[start]
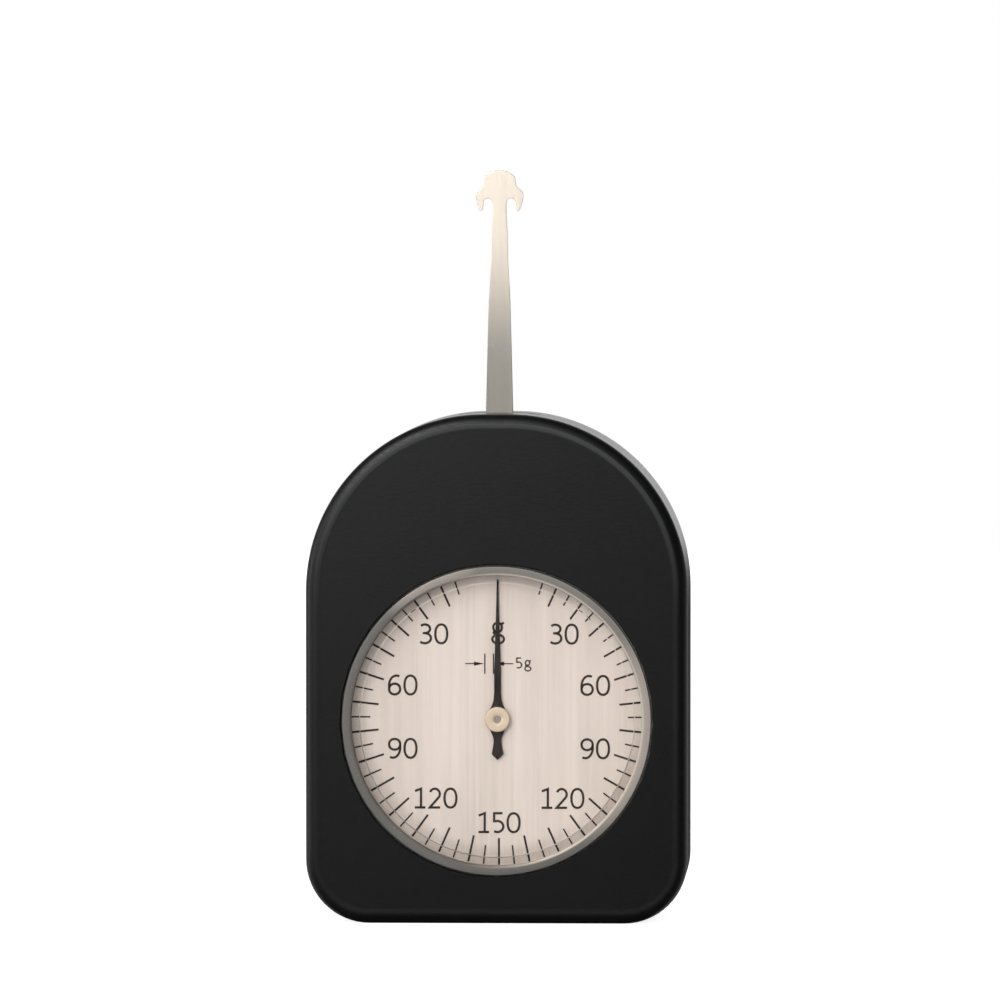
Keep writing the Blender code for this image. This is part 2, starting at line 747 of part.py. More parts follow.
[end]
[start]
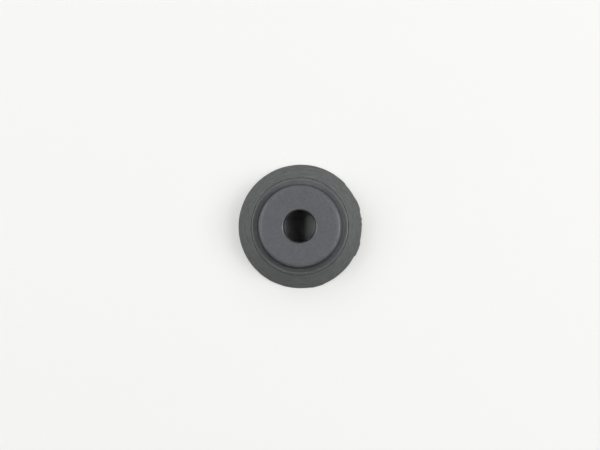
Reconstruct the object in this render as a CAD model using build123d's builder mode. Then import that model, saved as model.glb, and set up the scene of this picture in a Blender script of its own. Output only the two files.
[end]
[start]
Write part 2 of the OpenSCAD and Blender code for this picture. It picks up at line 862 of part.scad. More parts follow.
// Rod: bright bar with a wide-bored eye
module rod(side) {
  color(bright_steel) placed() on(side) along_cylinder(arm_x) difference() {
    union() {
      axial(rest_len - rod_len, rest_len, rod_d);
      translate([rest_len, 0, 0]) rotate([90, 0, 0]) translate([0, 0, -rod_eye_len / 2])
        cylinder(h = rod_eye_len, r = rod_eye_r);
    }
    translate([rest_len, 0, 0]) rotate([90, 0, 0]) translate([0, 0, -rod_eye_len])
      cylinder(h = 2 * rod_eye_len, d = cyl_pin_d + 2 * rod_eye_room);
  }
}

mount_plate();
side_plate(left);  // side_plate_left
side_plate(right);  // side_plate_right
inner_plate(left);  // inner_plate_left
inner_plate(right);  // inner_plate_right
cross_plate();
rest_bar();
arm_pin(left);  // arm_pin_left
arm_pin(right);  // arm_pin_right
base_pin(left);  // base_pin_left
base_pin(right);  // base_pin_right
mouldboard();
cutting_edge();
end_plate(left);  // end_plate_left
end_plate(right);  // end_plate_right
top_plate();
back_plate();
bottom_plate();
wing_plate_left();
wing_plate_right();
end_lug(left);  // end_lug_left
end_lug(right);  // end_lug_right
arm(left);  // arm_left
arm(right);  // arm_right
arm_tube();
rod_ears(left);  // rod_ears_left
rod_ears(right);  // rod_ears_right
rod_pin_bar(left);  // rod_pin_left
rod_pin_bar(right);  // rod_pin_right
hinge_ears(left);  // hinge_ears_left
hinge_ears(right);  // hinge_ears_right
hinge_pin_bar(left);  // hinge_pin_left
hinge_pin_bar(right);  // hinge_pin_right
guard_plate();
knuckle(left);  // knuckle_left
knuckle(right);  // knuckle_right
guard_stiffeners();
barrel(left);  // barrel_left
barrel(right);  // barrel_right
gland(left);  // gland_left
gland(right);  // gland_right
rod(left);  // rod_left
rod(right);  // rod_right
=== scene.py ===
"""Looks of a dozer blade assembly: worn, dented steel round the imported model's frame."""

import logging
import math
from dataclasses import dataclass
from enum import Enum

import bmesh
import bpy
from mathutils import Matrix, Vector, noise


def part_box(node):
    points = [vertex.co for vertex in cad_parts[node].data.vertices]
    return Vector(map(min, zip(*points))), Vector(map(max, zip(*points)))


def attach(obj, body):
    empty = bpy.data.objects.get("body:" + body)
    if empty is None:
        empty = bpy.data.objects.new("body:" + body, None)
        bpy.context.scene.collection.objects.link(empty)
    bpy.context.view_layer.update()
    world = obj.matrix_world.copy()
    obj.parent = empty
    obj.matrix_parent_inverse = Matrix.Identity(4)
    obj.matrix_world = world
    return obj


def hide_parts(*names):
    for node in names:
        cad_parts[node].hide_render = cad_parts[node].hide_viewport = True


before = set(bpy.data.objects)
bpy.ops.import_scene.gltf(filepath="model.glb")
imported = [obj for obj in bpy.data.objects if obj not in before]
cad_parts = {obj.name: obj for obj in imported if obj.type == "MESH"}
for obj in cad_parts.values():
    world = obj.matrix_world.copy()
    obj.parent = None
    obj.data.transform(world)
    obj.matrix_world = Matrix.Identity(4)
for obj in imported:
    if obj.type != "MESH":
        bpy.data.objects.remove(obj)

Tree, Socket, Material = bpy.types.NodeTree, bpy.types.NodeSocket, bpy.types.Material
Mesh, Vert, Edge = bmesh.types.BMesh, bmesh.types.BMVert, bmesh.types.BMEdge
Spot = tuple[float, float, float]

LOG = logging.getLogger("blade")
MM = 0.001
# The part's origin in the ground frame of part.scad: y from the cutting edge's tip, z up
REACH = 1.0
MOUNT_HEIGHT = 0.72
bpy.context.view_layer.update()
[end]
▶ REQUIRED TASK: Read the data above. Pull out each line in which the string "None" appears.

▶ ANSWER FOR THE TASK:
    if empty is None:
        empty = bpy.data.objects.new("body:" + body, None)
    obj.parent = None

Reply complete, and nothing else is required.